Irish crooner Paddy Hanna has a new album called The Hill coming out in October, and today he follows up lead single “Colosseum” with a track called “Sinatra”. Of its genesis, Paddy says:
“I was given an Italian Chord organ from a friend as a gift, it was built in the early 60s and I was really rather taken by its sound, a sort of airy creakiness. When I sat down to play it for the first time I wrote Sinatra, which is I suppose a sort of Italian Murder ballad. I’m not sure why I would write such a song to be honest, I may have been in a vengeful mood, or perhaps the Chord Organ had some dark secrets and wanted to channel them through my fingers!
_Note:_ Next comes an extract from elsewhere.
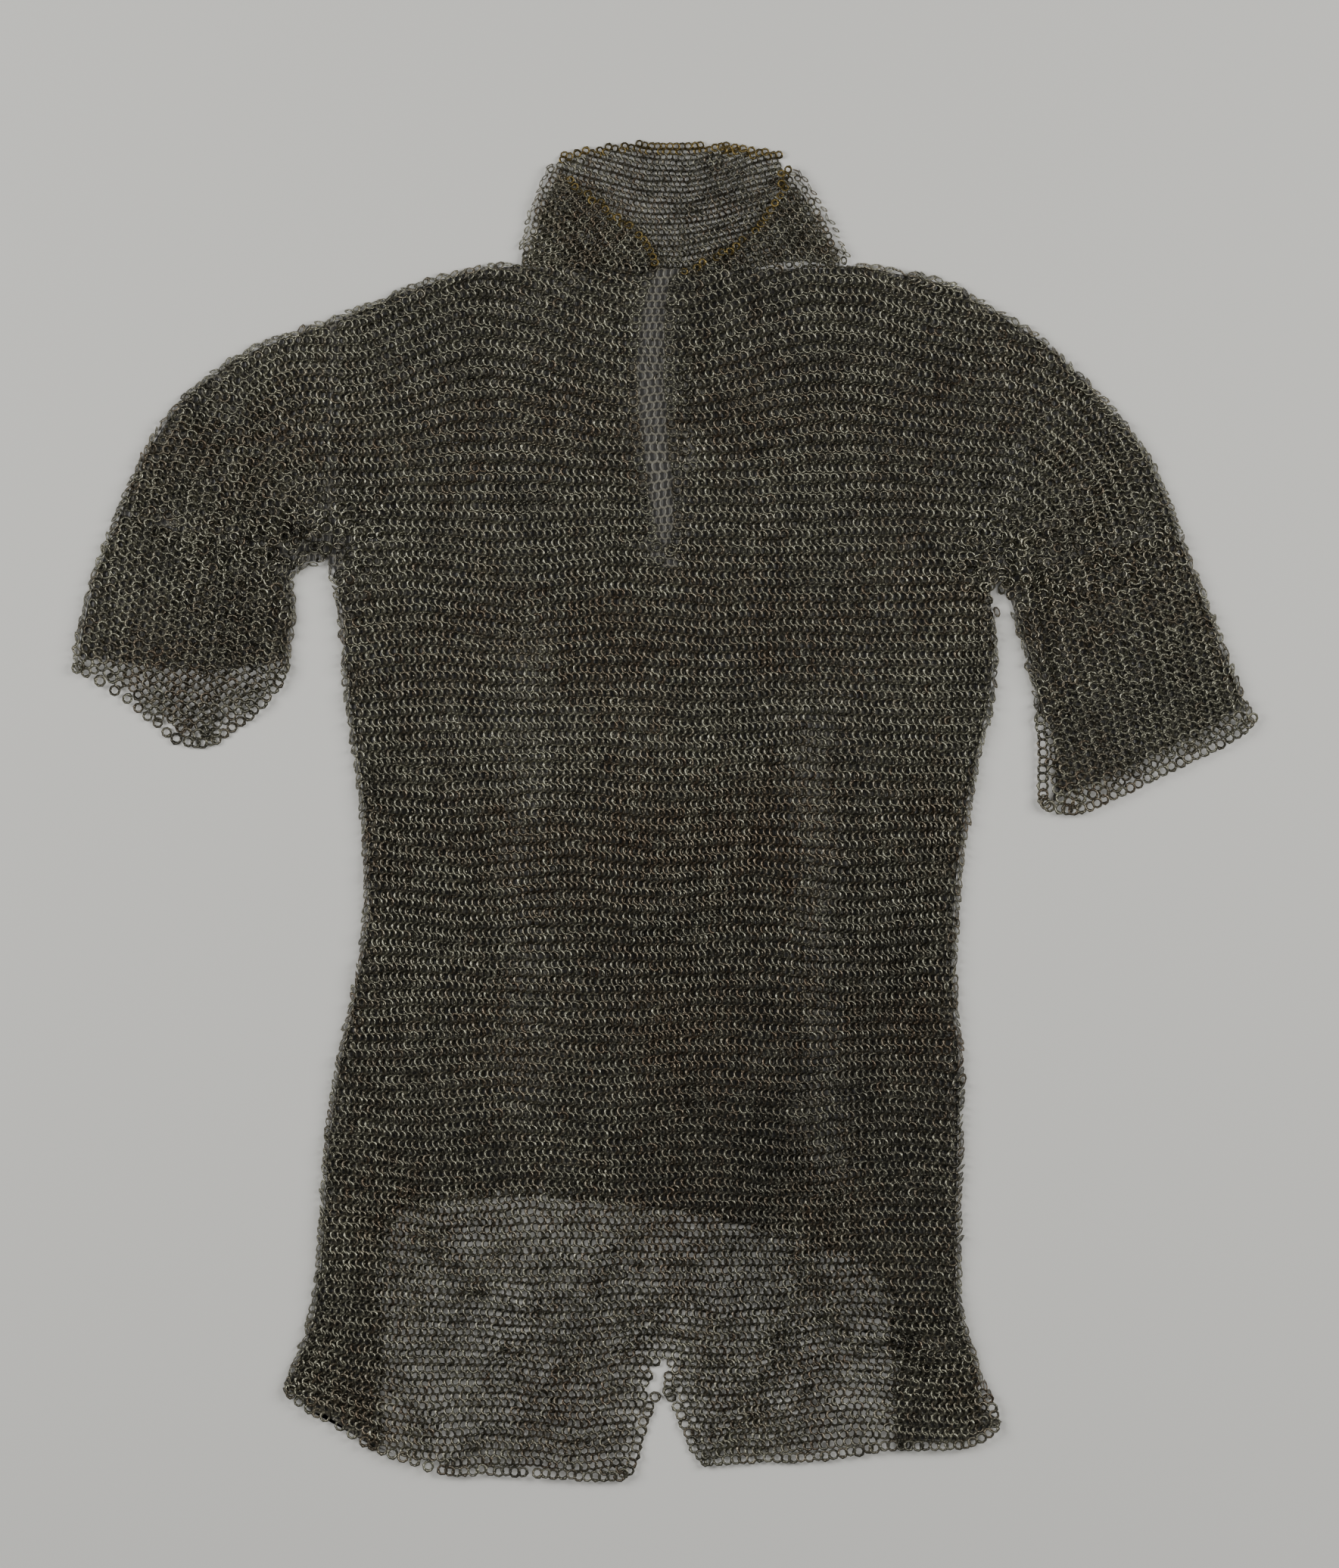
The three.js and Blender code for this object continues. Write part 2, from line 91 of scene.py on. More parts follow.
FOLD_HEIGHT = 4.4                              # middle of a fold's ring, above the surface
FOLD_STAND = math.radians(58)                  # how far a fold's rings stand up
SMALL_ROOM = 1.3                               # as EDGE_ROOM, for the collar's small rings
SHELL_TRIM = 8.0                               # the hidden back's sheet stops short of its hem
SHELL_PRESS = 0.93                             # and is pressed thinner, clear of the rings above
NECK_RISE = 34.0                               # how far the rows rise beside the neck
STRIP_WIDTHS = {"slit": 50.0, "hem": 17.0}     # the strips of the back whose rings show
VIEW_CENTRE = (3.75, 19.8)                     # the camera stands over this point
SOFTBOX = (1.3, 1.9)                           # the size of each softbox, in metres
SOFTBOX_PLACE = (2.0, 0.6, 2.0)                # and where the right one hangs, in metres

FRONT = ["front_left", "front_right", "front_lower"]
SLEEVES = ["sleeve_left_upper", "sleeve_right_upper"]

# Where a layer ends in a cut edge and not in a fold: lowest and highest corners.
CUT_ZONES = [
    (-450, 30, -262, 104),    # left cuff
    (262, -20, 445, 68),      # right cuff
    (-310, -500, 270, -424),  # hem
    (-40, -500, 40, -390),    # skirt slit
    (-80, 466, 88, 500),      # collar top
]
BACK_HEM = (-215, -470, 180, -262)    # the back's arched hem, seen through the front skirt
NECK_SLIT = (-36, 176, 30, 400)       # where the back shows between the breasts

# Soft creases: two ends, half width and height, a ridge where it is positive.
CREASES = [
    (30, 388, 150, 372, 6, 1.5),
    (-60, 390, -120, 360, 8, -1.2),
    (16, 330, 20, 250, 5, -3.0),
    (-100, 120, -110, -200, 26, -1.5),
    (20, 60, 24, -220, 24, 1.4),
    (110, 60, 122, -260, 26, -2.0),
    (-190, 0, -200, -260, 20, 1.4),
    (196, -390, 128, -424, 7, 2.5),
    (205, -372, 116, -404, 7, -2.0),
    (-236, 214, -262, 190, 7, 2.6),
    (-226, 190, -252, 172, 6, -2.6),
    (-212, 176, -232, 150, 7, 2.2),
    (232, 190, 246, 160, 6, 2.6),
    (216, 184, 236, 150, 6, -2.4),
    (262, 176, 274, 100, 4, 2.2),
    (270, 180, 284, 96, 4, -2.2),
    (280, 186, 296, 98, 5, 2.0),
]

# Where the mail is spread apart (positive) or crowded: centre, radius and shift at its edge.
STRETCHES = [
    (66, -352, 42, 2.2),
    (-140, -380, 60, 1.2),
    (2, -392, 14, 1.4),
    (150, -120, 90, -2.6),
    (-60, -400, 50, -1.2),
]

# Where the rings lie in disorder, as at the puckered underarms: centre, radius and amount.
CRUMPLES = [
    (-238, 196, 34, 1.0),
    (-262, 176, 26, 1.0),
    (240, 180, 30, 1.0),
    (-330, 190, 60, 0.35),
    (330, 190, 60, 0.35),
]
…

We may never know“
Paddy makes great use of this Italian chord organ on “Sinatra”, forming the basis of the song with a melody that is both buoyant and dastardly. The darkness in its timbre is emphasised by his melodramatic vocal and words, which tell an unusual story of intrigue, shot through with personal emotional pain. “Sinatra” winds its way through this macabre world, reaching the chorus where Paddy mumbles “but if you don’t like it…” before switching to a theatrical croon for the ultimatum “I’ll die before the light is leaving!” The mid-point of “Sinatra” takes a flamboyant detour as a guitar burns its way through the track, while the rhythm section of Girl Band keeps things bouncing along. Once the guitar has turned to embers, they set “Sinatra” back on track for the brilliantly tragicomic finale, where Paddy sings his heart out as the dark clouds and bad omens seem to gather all around, until they swallow him up.